• Given data
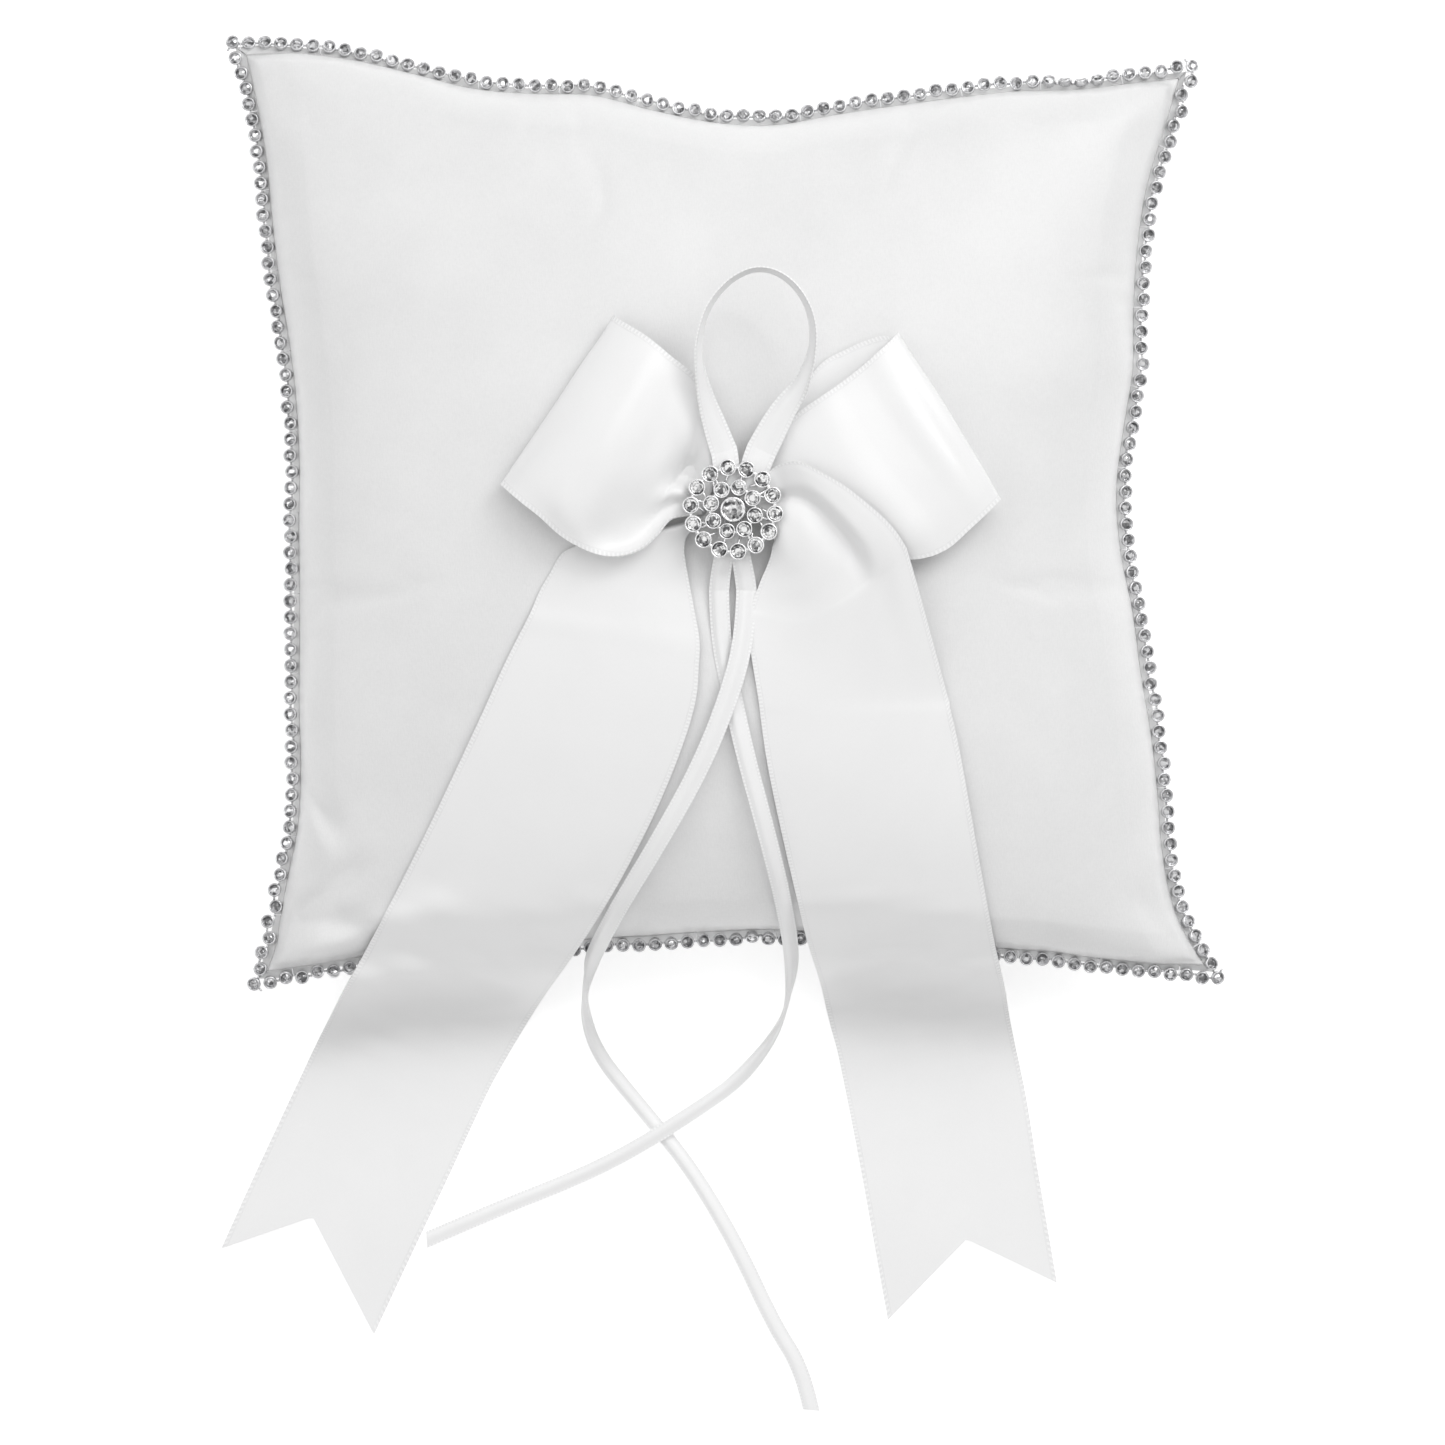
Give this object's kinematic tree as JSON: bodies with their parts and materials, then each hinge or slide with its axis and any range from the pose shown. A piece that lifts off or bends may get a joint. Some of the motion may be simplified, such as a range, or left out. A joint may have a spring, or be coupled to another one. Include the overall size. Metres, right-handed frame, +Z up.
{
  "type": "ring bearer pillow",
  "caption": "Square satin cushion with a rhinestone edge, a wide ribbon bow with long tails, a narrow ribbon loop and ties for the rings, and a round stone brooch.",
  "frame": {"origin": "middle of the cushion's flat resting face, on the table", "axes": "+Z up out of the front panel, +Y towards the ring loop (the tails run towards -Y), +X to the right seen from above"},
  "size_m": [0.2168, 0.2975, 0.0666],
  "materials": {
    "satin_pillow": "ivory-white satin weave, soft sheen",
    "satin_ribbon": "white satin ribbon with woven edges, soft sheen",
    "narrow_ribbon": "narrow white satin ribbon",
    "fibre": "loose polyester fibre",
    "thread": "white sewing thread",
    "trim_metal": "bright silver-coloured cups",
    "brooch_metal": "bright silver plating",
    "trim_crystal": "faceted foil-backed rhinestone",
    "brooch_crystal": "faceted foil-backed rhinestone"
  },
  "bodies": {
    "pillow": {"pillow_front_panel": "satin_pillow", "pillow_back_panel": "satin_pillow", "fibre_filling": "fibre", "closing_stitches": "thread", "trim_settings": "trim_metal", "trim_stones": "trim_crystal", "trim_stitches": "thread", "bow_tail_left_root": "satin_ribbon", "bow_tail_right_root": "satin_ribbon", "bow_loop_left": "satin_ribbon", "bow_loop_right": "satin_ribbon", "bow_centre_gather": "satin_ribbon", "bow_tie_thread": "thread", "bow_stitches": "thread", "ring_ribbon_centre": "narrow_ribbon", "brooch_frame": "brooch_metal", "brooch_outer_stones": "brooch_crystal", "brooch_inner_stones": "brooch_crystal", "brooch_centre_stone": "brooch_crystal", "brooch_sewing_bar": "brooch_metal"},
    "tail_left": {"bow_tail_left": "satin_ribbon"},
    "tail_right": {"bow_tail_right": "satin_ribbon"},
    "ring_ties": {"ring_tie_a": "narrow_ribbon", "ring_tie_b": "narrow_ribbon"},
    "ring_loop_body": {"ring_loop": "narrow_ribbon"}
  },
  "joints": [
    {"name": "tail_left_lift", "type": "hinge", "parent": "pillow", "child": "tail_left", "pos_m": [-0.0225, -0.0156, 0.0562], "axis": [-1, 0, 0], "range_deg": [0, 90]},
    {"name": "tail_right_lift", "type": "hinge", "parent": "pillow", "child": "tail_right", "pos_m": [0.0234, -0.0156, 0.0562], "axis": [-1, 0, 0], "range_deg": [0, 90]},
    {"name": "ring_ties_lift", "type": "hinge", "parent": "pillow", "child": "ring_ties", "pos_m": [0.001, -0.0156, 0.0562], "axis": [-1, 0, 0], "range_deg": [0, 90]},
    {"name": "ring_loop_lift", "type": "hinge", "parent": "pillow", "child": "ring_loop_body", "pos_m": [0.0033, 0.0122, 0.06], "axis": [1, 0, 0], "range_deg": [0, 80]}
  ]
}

• What is expected
Write the listing out again, exactly as shown above.

• Complete answer
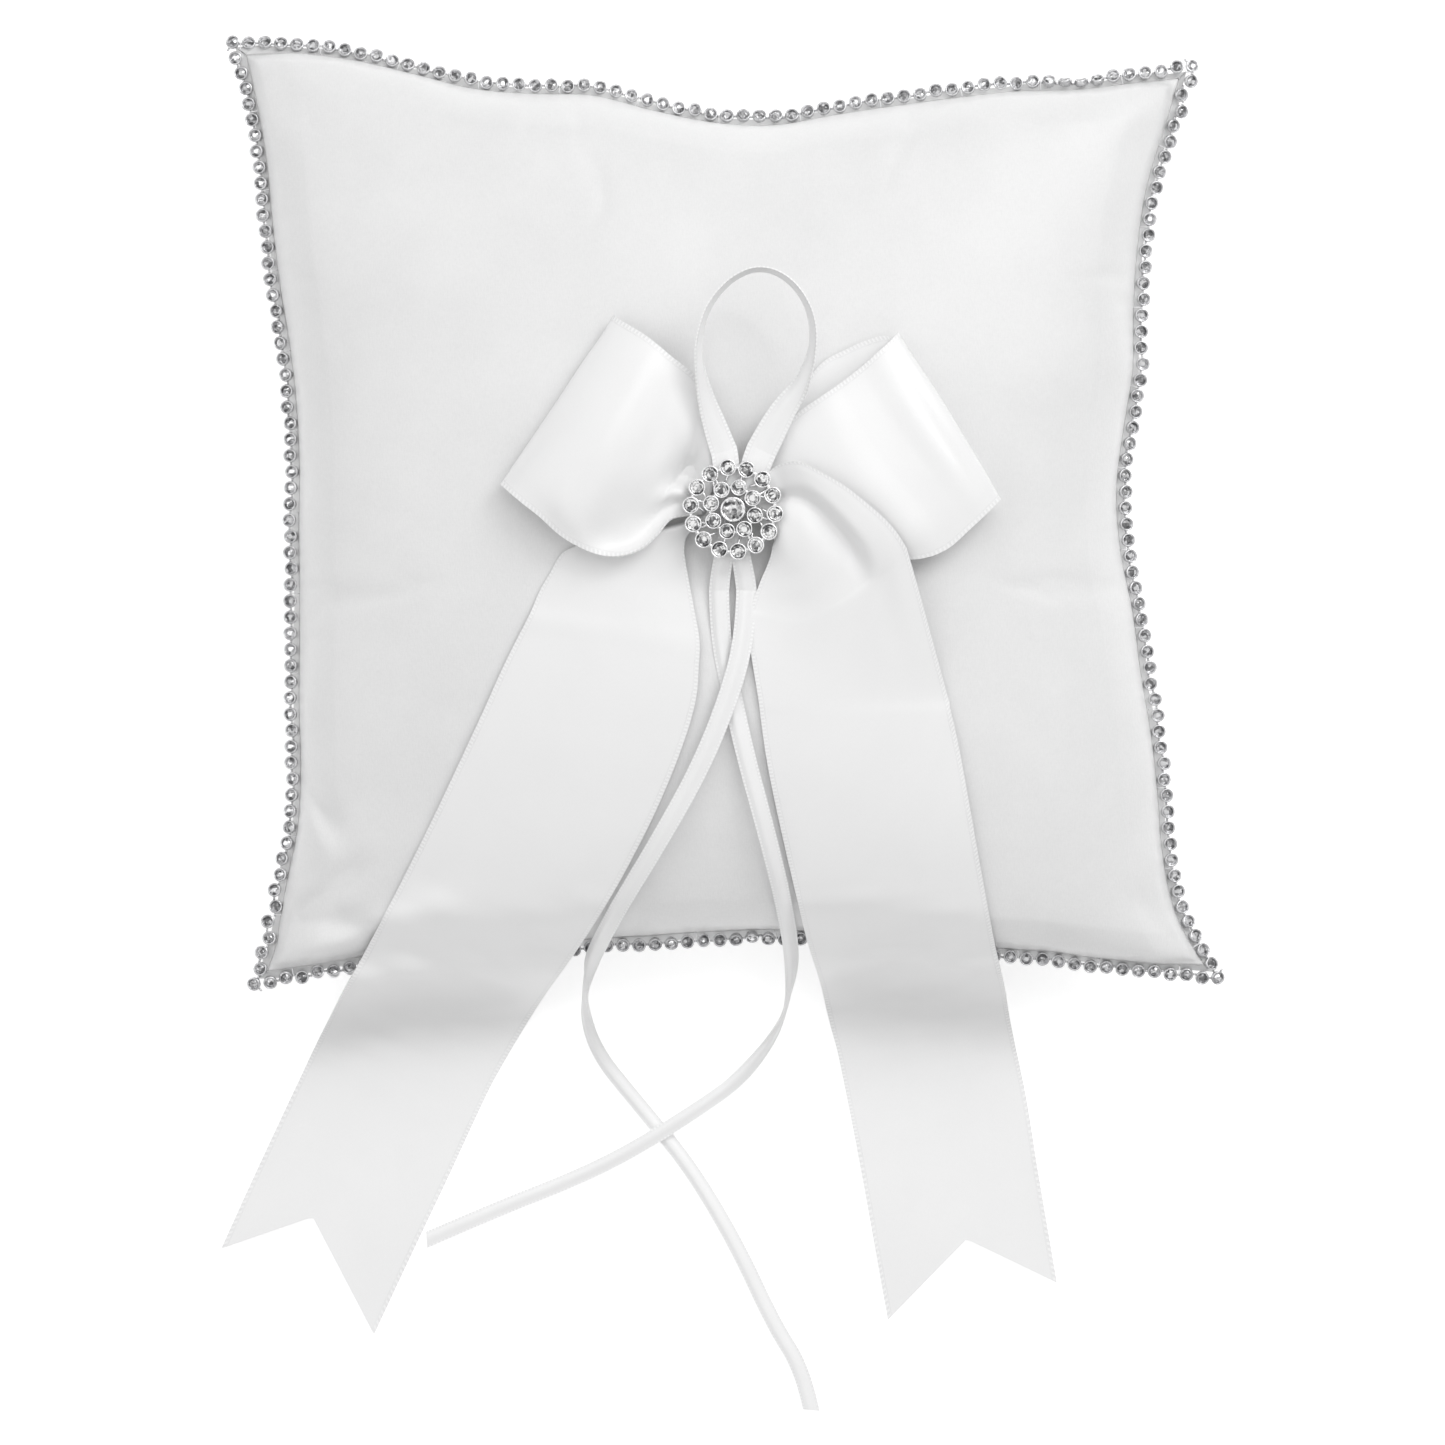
Give this object's kinematic tree as JSON: bodies with their parts and materials, then each hinge or slide with its axis and any range from the pose shown. A piece that lifts off or bends may get a joint. Some of the motion may be simplified, such as a range, or left out. A joint may have a spring, or be coupled to another one. Include the overall size. Metres, right-handed frame, +Z up.
{
  "type": "ring bearer pillow",
  "caption": "Square satin cushion with a rhinestone edge, a wide ribbon bow with long tails, a narrow ribbon loop and ties for the rings, and a round stone brooch.",
  "frame": {"origin": "middle of the cushion's flat resting face, on the table", "axes": "+Z up out of the front panel, +Y towards the ring loop (the tails run towards -Y), +X to the right seen from above"},
  "size_m": [0.2168, 0.2975, 0.0666],
  "materials": {
    "satin_pillow": "ivory-white satin weave, soft sheen",
    "satin_ribbon": "white satin ribbon with woven edges, soft sheen",
    "narrow_ribbon": "narrow white satin ribbon",
    "fibre": "loose polyester fibre",
    "thread": "white sewing thread",
    "trim_metal": "bright silver-coloured cups",
    "brooch_metal": "bright silver plating",
    "trim_crystal": "faceted foil-backed rhinestone",
    "brooch_crystal": "faceted foil-backed rhinestone"
  },
  "bodies": {
    "pillow": {"pillow_front_panel": "satin_pillow", "pillow_back_panel": "satin_pillow", "fibre_filling": "fibre", "closing_stitches": "thread", "trim_settings": "trim_metal", "trim_stones": "trim_crystal", "trim_stitches": "thread", "bow_tail_left_root": "satin_ribbon", "bow_tail_right_root": "satin_ribbon", "bow_loop_left": "satin_ribbon", "bow_loop_right": "satin_ribbon", "bow_centre_gather": "satin_ribbon", "bow_tie_thread": "thread", "bow_stitches": "thread", "ring_ribbon_centre": "narrow_ribbon", "brooch_frame": "brooch_metal", "brooch_outer_stones": "brooch_crystal", "brooch_inner_stones": "brooch_crystal", "brooch_centre_stone": "brooch_crystal", "brooch_sewing_bar": "brooch_metal"},
    "tail_left": {"bow_tail_left": "satin_ribbon"},
    "tail_right": {"bow_tail_right": "satin_ribbon"},
    "ring_ties": {"ring_tie_a": "narrow_ribbon", "ring_tie_b": "narrow_ribbon"},
    "ring_loop_body": {"ring_loop": "narrow_ribbon"}
  },
  "joints": [
    {"name": "tail_left_lift", "type": "hinge", "parent": "pillow", "child": "tail_left", "pos_m": [-0.0225, -0.0156, 0.0562], "axis": [-1, 0, 0], "range_deg": [0, 90]},
    {"name": "tail_right_lift", "type": "hinge", "parent": "pillow", "child": "tail_right", "pos_m": [0.0234, -0.0156, 0.0562], "axis": [-1, 0, 0], "range_deg": [0, 90]},
    {"name": "ring_ties_lift", "type": "hinge", "parent": "pillow", "child": "ring_ties", "pos_m": [0.001, -0.0156, 0.0562], "axis": [-1, 0, 0], "range_deg": [0, 90]},
    {"name": "ring_loop_lift", "type": "hinge", "parent": "pillow", "child": "ring_loop_body", "pos_m": [0.0033, 0.0122, 0.06], "axis": [1, 0, 0], "range_deg": [0, 80]}
  ]
}